**What you need to do**: Write out the entries again exactly as they are given.

**Record list**:
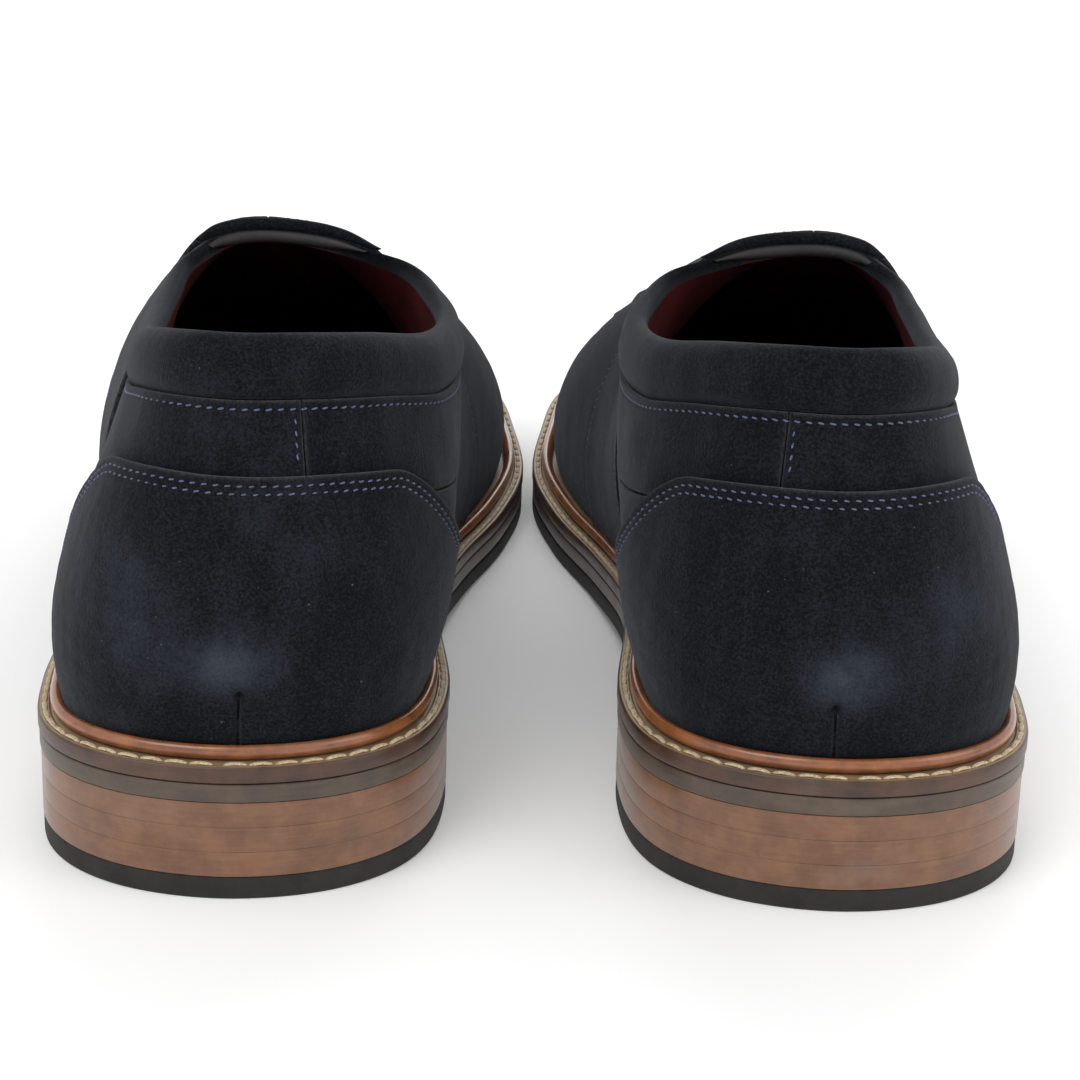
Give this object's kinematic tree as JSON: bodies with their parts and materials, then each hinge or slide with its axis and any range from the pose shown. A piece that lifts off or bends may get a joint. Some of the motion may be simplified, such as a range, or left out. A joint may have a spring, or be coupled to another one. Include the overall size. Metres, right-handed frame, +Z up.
{
  "type": "penny loafers",
  "caption": "Pair of suede slip-on shoes: saddle strap with a slot, padded collar, welted sole, stacked heel with a rubber top piece.",
  "frame": {"origin": "centre of the pair on the floor", "axes": "+Z up, +Y towards the toes, +X towards the right shoe"},
  "size_m": [0.2114, 0.304, 0.0964],
  "materials": {
    "suede": "dark navy suede, short nap, matt",
    "lining": "burgundy lining leather, satin",
    "sock": "near-black sock leather, matt",
    "foam": "open-cell padding foam",
    "board": "fibre board, matt",
    "cork": "granulated cork filler",
    "steel": "spring steel",
    "rand": "glossy tan rand",
    "welt": "brown welt leather, waxed edge",
    "thread": "cream waxed thread",
    "midsole": "grey-brown midsole edge",
    "heel": "stacked heel leather, burnished",
    "rubber": "dark charcoal-brown rubber"
  },
  "bodies": {
    "left_shoe": {"left_counter_cover": "suede", "left_collar_band_lateral": "suede", "left_collar_band_medial": "suede", "left_collar": "suede", "left_collar_foam": "foam", "left_quarter_lateral": "suede", "left_quarter_medial": "suede", "left_vamp": "suede", "left_apron": "suede", "left_tongue": "suede", "left_saddle_strap": "suede", "left_vamp_lining": "lining", "left_quarter_lining": "lining", "left_heel_grip": "lining", "left_counter_stiffener": "board", "left_toe_puff": "board", "left_sock": "sock", "left_insole_board": "board", "left_cork_filler": "cork", "left_shank": "steel", "left_rand": "rand", "left_welt_thread": "thread", "left_welt": "welt", "left_midsole": "midsole", "left_outsole": "rubber", "left_heel_top_piece": "rubber", "left_heel_lift_1": "heel", "left_heel_lift_2": "heel", "left_heel_lift_3": "heel"},
    "right_shoe": {"right_counter_cover": "suede", "right_collar_band_lateral": "suede", "right_collar_band_medial": "suede", "right_collar": "suede", "right_collar_foam": "foam", "right_quarter_lateral": "suede", "right_quarter_medial": "suede", "right_vamp": "suede", "right_apron": "suede", "right_tongue": "suede", "right_saddle_strap": "suede", "right_vamp_lining": "lining", "right_quarter_lining": "lining", "right_heel_grip": "lining", "right_counter_stiffener": "board", "right_toe_puff": "board", "right_sock": "sock", "right_insole_board": "board", "right_cork_filler": "cork", "right_shank": "steel", "right_rand": "rand", "right_welt_thread": "thread", "right_welt": "welt", "right_midsole": "midsole", "right_outsole": "rubber", "right_heel_top_piece": "rubber", "right_heel_lift_1": "heel", "right_heel_lift_2": "heel", "right_heel_lift_3": "heel"}
  },
  "joints": [
    {"name": "right_shoe_lift", "type": "slide", "parent": "left_shoe", "child": "right_shoe", "axis": [0, 0, 1], "range_m": [0, 0.15]}
  ]
}
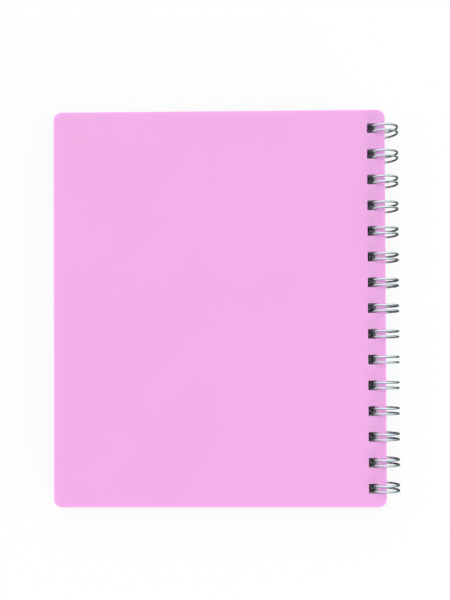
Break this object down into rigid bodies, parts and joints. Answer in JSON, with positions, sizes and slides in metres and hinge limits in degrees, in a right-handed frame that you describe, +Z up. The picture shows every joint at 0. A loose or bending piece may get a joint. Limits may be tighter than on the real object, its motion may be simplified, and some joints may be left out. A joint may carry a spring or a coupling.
{
  "type": "wire bound notebook",
  "caption": "Notebook with two plain pink covers with rounded corners, a block of sheets and a silver twin loop wire binding; both covers swing open on the rings.",
  "frame": {"origin": "bottom centre of the whole notebook's box, on the surface that the rings touch", "axes": "+Y along the spine towards the head, +X from the fore edge towards the spine and its rings, +Z up through the front cover"},
  "size_m": [0.1716, 0.196, 0.015],
  "materials": {
    "cover": "smooth satin sheet, plain pink",
    "sheets": "uncoated white paper, cut edges",
    "wire": "bright silver coated steel wire"
  },
  "bodies": {
    "bound_block": {"page_block": "sheets", "twin_loop_wire": "wire"},
    "front_cover": {"front_cover": "cover"},
    "back_cover": {"back_cover": "cover"}
  },
  "joints": [
    {"name": "front_cover_hinge", "type": "hinge", "parent": "bound_block", "child": "front_cover", "pos_m": [0.07827, 0, 0.0075], "axis": [0, 1, 0], "range_deg": [0, 180]},
    {"name": "back_cover_hinge", "type": "hinge", "parent": "bound_block", "child": "back_cover", "pos_m": [0.07827, 0, 0.0075], "axis": [0, -1, 0], "range_deg": [0, 180]}
  ]
}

**Worked answer**:
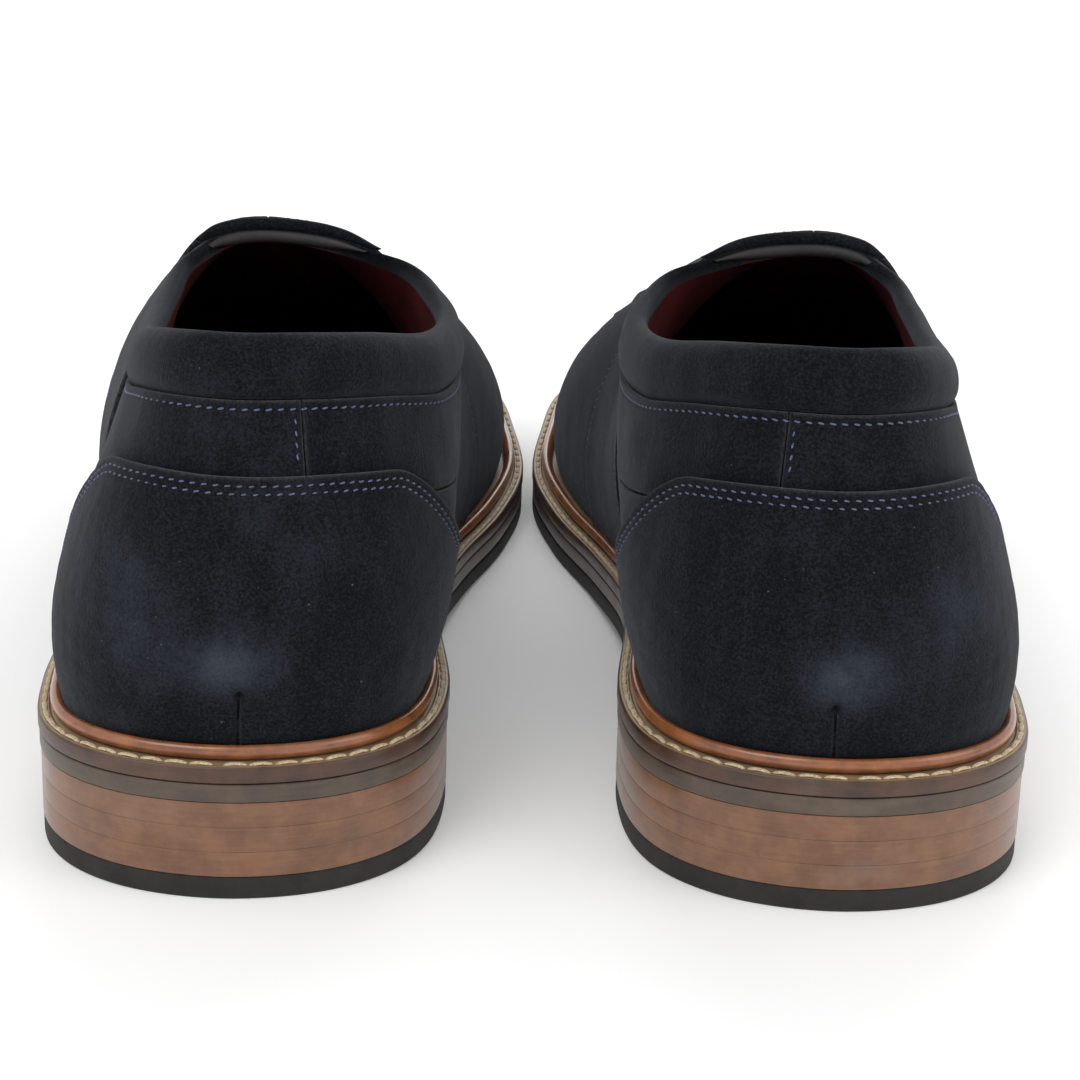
Give this object's kinematic tree as JSON: bodies with their parts and materials, then each hinge or slide with its axis and any range from the pose shown. A piece that lifts off or bends may get a joint. Some of the motion may be simplified, such as a range, or left out. A joint may have a spring, or be coupled to another one. Include the overall size. Metres, right-handed frame, +Z up.
{
  "type": "penny loafers",
  "caption": "Pair of suede slip-on shoes: saddle strap with a slot, padded collar, welted sole, stacked heel with a rubber top piece.",
  "frame": {"origin": "centre of the pair on the floor", "axes": "+Z up, +Y towards the toes, +X towards the right shoe"},
  "size_m": [0.2114, 0.304, 0.0964],
  "materials": {
    "suede": "dark navy suede, short nap, matt",
    "lining": "burgundy lining leather, satin",
    "sock": "near-black sock leather, matt",
    "foam": "open-cell padding foam",
    "board": "fibre board, matt",
    "cork": "granulated cork filler",
    "steel": "spring steel",
    "rand": "glossy tan rand",
    "welt": "brown welt leather, waxed edge",
    "thread": "cream waxed thread",
    "midsole": "grey-brown midsole edge",
    "heel": "stacked heel leather, burnished",
    "rubber": "dark charcoal-brown rubber"
  },
  "bodies": {
    "left_shoe": {"left_counter_cover": "suede", "left_collar_band_lateral": "suede", "left_collar_band_medial": "suede", "left_collar": "suede", "left_collar_foam": "foam", "left_quarter_lateral": "suede", "left_quarter_medial": "suede", "left_vamp": "suede", "left_apron": "suede", "left_tongue": "suede", "left_saddle_strap": "suede", "left_vamp_lining": "lining", "left_quarter_lining": "lining", "left_heel_grip": "lining", "left_counter_stiffener": "board", "left_toe_puff": "board", "left_sock": "sock", "left_insole_board": "board", "left_cork_filler": "cork", "left_shank": "steel", "left_rand": "rand", "left_welt_thread": "thread", "left_welt": "welt", "left_midsole": "midsole", "left_outsole": "rubber", "left_heel_top_piece": "rubber", "left_heel_lift_1": "heel", "left_heel_lift_2": "heel", "left_heel_lift_3": "heel"},
    "right_shoe": {"right_counter_cover": "suede", "right_collar_band_lateral": "suede", "right_collar_band_medial": "suede", "right_collar": "suede", "right_collar_foam": "foam", "right_quarter_lateral": "suede", "right_quarter_medial": "suede", "right_vamp": "suede", "right_apron": "suede", "right_tongue": "suede", "right_saddle_strap": "suede", "right_vamp_lining": "lining", "right_quarter_lining": "lining", "right_heel_grip": "lining", "right_counter_stiffener": "board", "right_toe_puff": "board", "right_sock": "sock", "right_insole_board": "board", "right_cork_filler": "cork", "right_shank": "steel", "right_rand": "rand", "right_welt_thread": "thread", "right_welt": "welt", "right_midsole": "midsole", "right_outsole": "rubber", "right_heel_top_piece": "rubber", "right_heel_lift_1": "heel", "right_heel_lift_2": "heel", "right_heel_lift_3": "heel"}
  },
  "joints": [
    {"name": "right_shoe_lift", "type": "slide", "parent": "left_shoe", "child": "right_shoe", "axis": [0, 0, 1], "range_m": [0, 0.15]}
  ]
}
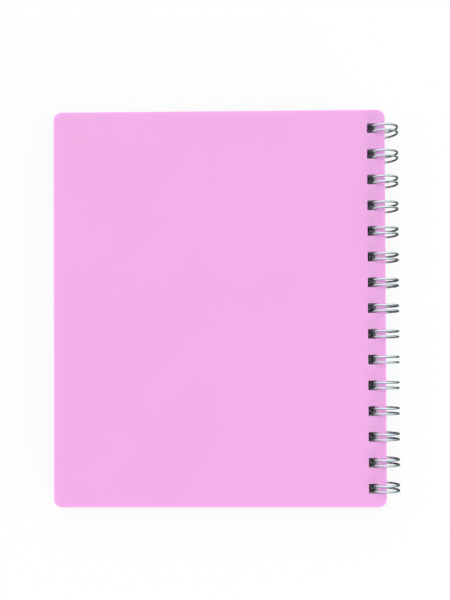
Break this object down into rigid bodies, parts and joints. Answer in JSON, with positions, sizes and slides in metres and hinge limits in degrees, in a right-handed frame that you describe, +Z up. The picture shows every joint at 0. A loose or bending piece may get a joint. Limits may be tighter than on the real object, its motion may be simplified, and some joints may be left out. A joint may carry a spring or a coupling.
{
  "type": "wire bound notebook",
  "caption": "Notebook with two plain pink covers with rounded corners, a block of sheets and a silver twin loop wire binding; both covers swing open on the rings.",
  "frame": {"origin": "bottom centre of the whole notebook's box, on the surface that the rings touch", "axes": "+Y along the spine towards the head, +X from the fore edge towards the spine and its rings, +Z up through the front cover"},
  "size_m": [0.1716, 0.196, 0.015],
  "materials": {
    "cover": "smooth satin sheet, plain pink",
    "sheets": "uncoated white paper, cut edges",
    "wire": "bright silver coated steel wire"
  },
  "bodies": {
    "bound_block": {"page_block": "sheets", "twin_loop_wire": "wire"},
    "front_cover": {"front_cover": "cover"},
    "back_cover": {"back_cover": "cover"}
  },
  "joints": [
    {"name": "front_cover_hinge", "type": "hinge", "parent": "bound_block", "child": "front_cover", "pos_m": [0.07827, 0, 0.0075], "axis": [0, 1, 0], "range_deg": [0, 180]},
    {"name": "back_cover_hinge", "type": "hinge", "parent": "bound_block", "child": "back_cover", "pos_m": [0.07827, 0, 0.0075], "axis": [0, -1, 0], "range_deg": [0, 180]}
  ]
}